____ Collected data

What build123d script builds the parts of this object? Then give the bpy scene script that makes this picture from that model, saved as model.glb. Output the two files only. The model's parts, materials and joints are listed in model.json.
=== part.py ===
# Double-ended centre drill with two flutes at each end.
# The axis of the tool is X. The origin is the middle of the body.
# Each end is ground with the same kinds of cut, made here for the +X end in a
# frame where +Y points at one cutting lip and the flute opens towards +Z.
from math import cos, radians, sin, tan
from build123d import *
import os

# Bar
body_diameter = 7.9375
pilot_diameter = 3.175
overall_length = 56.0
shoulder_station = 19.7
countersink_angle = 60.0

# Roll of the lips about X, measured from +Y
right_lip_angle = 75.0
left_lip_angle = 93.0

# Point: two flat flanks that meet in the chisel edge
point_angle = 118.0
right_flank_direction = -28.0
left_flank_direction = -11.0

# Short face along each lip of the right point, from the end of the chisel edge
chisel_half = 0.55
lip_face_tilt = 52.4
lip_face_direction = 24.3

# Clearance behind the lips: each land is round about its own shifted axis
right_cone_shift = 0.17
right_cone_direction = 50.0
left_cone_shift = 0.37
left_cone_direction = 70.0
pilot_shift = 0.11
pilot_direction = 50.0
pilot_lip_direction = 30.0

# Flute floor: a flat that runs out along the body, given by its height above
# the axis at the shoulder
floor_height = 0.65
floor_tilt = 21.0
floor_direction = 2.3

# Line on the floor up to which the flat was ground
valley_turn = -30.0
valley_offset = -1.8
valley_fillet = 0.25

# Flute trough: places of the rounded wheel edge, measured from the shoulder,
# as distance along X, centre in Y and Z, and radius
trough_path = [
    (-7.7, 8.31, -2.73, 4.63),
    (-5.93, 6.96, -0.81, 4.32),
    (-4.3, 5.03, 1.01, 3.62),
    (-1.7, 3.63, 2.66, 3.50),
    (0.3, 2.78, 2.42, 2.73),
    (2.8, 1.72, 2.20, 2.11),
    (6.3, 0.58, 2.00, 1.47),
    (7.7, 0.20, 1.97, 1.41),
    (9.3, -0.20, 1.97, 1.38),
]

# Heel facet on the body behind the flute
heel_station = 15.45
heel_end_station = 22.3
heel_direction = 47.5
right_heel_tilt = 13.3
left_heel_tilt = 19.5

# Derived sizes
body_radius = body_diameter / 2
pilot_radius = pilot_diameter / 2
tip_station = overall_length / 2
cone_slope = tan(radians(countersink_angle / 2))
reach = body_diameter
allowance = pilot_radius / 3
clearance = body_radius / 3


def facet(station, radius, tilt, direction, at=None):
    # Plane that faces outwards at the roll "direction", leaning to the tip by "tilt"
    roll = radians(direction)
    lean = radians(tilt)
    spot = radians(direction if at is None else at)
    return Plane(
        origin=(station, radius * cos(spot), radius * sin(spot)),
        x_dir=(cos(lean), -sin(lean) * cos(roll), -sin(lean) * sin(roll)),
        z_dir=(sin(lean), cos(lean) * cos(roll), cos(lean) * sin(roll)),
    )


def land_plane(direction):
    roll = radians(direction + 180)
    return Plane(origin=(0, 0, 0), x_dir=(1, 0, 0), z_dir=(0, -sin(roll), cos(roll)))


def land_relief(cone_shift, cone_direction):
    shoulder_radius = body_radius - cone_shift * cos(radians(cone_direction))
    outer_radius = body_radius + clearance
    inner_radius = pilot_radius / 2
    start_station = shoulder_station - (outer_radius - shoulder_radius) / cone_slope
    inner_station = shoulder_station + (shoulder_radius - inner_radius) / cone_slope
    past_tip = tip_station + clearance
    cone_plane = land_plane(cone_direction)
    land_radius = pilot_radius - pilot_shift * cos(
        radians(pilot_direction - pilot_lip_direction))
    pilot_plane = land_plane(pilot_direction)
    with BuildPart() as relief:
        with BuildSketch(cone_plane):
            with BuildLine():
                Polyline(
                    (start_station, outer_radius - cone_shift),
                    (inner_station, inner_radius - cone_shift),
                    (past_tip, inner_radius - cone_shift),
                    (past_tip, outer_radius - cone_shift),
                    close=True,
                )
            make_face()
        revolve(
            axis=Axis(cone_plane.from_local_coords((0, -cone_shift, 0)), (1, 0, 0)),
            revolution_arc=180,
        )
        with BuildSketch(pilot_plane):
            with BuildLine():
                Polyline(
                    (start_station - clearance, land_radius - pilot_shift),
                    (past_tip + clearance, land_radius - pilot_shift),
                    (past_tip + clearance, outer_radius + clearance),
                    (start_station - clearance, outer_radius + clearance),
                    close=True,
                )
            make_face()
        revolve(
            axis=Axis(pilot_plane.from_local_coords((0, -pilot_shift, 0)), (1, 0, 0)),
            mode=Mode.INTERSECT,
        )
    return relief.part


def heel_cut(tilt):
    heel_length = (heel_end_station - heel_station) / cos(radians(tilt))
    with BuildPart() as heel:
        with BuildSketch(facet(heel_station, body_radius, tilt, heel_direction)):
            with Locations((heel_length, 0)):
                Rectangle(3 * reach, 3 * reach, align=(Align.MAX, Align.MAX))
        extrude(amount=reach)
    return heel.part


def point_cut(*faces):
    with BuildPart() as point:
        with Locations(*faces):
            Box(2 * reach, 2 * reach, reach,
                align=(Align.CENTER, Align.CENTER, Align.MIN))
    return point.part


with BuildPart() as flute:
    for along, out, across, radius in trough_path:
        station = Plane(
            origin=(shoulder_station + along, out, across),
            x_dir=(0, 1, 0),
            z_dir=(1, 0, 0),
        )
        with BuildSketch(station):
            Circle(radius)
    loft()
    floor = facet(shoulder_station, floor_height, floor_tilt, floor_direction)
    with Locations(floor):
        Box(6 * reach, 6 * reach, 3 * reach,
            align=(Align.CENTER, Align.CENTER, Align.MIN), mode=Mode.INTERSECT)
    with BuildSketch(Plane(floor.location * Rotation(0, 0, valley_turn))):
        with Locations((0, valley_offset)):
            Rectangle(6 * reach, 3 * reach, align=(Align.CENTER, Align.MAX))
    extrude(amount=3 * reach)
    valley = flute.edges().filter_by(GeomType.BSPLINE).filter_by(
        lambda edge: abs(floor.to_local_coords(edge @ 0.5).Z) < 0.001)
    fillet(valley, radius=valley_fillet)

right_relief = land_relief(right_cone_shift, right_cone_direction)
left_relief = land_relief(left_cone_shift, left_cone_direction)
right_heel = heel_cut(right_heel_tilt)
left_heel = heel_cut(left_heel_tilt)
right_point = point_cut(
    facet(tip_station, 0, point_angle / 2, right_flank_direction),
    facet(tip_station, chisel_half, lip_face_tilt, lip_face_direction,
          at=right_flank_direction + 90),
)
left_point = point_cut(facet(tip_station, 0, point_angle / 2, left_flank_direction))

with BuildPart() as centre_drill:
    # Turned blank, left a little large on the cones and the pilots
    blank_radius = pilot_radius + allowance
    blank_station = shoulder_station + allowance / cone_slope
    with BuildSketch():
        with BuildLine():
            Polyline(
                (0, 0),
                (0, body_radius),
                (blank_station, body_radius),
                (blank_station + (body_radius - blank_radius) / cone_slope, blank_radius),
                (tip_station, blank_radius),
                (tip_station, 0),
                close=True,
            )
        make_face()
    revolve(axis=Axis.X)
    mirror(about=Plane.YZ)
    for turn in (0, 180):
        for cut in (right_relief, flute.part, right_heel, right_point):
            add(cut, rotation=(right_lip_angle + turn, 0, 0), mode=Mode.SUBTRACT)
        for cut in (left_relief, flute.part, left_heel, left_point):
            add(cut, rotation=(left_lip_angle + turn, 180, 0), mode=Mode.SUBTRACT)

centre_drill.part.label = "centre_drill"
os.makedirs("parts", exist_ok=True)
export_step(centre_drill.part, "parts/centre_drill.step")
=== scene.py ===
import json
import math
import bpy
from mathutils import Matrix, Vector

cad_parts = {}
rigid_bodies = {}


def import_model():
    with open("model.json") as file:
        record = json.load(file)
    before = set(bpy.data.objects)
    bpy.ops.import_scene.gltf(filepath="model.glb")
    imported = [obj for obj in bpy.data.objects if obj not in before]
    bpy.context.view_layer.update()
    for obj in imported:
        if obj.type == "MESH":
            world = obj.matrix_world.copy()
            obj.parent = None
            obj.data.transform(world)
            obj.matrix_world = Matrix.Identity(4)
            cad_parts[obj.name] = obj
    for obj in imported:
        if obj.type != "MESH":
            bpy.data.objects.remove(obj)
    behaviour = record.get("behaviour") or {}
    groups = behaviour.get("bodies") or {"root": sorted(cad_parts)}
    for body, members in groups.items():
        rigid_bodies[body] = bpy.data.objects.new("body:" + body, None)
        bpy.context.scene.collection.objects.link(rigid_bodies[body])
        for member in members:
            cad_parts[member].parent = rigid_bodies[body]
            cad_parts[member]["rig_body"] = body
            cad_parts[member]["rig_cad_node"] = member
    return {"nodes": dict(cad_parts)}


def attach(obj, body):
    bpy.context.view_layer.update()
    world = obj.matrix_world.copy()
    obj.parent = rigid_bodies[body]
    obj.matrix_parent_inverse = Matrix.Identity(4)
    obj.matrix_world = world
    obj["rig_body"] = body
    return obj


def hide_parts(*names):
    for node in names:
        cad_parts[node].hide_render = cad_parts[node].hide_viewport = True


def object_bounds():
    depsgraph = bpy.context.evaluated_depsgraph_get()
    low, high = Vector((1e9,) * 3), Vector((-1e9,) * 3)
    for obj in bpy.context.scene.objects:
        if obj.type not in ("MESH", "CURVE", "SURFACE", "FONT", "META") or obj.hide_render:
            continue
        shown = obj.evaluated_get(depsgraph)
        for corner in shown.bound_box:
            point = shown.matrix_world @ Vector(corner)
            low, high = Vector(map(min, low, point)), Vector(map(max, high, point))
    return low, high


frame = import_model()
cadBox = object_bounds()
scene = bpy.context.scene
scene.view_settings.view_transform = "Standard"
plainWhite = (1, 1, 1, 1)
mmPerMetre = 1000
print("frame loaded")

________

• [Problem]: From the line containing "for turn in" down to the line containing "before = set(bpy.data.objects)" in the material above, reproduce every line exactly, including the two end lines.

• [Worked answer]:
    for turn in (0, 180):
        for cut in (right_relief, flute.part, right_heel, right_point):
            add(cut, rotation=(right_lip_angle + turn, 0, 0), mode=Mode.SUBTRACT)
        for cut in (left_relief, flute.part, left_heel, left_point):
            add(cut, rotation=(left_lip_angle + turn, 180, 0), mode=Mode.SUBTRACT)

centre_drill.part.label = "centre_drill"
os.makedirs("parts", exist_ok=True)
export_step(centre_drill.part, "parts/centre_drill.step")
=== scene.py ===
import json
import math
import bpy
from mathutils import Matrix, Vector

cad_parts = {}
rigid_bodies = {}


def import_model():
    with open("model.json") as file:
        record = json.load(file)
    before = set(bpy.data.objects)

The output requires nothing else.